Sound-wise, the game does decently. The music isn't excellent, but it does a good job of fitting the mood. With the ninja theme going on, you can expect to hear some specific instruments more than others, but it doesn't hurt the score. The effects are at a minimum, with the same hit and brick construction sounds played quite often throughout the game. It's not grating, mind you, but the same effects play often enough that you'll begin to wonder if other sounds are also in the game. Voices are kept to a minimum, like all other LEGO titles before this, but at least the cries of each character as you select them are distinct enough that you can begin to tell who you selected.

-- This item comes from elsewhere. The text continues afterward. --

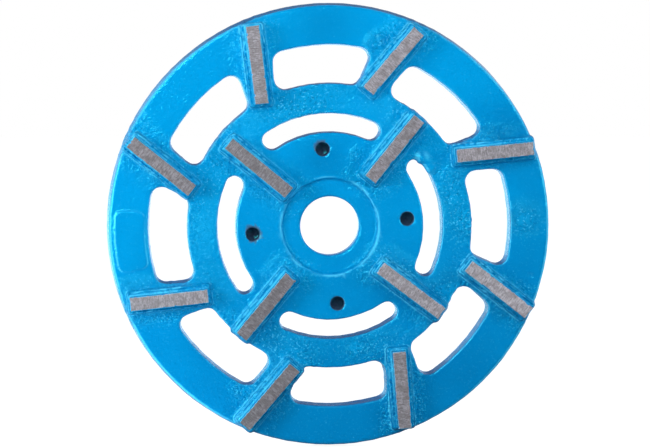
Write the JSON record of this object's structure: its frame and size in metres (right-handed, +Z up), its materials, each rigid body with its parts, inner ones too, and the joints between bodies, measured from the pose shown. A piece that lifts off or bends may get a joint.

LEGO Battles: Ninjago is meant to be an introductory RTS for young gamers. The simple strategies and opponent AI may turn off genre veterans looking for a portable experience, but those who are just getting into the genre will find that it teaches them the basics without overwhelming them with tons of other gameplay mechanics. What you see from a technical standpoint may be decent, but it could certainly be improved. The amount of available content almost makes up for that fact. LEGO fans who are interested in more than just adventure games should be fine with this, as would people who are interested in a simpler, friendlier and more portable RTS.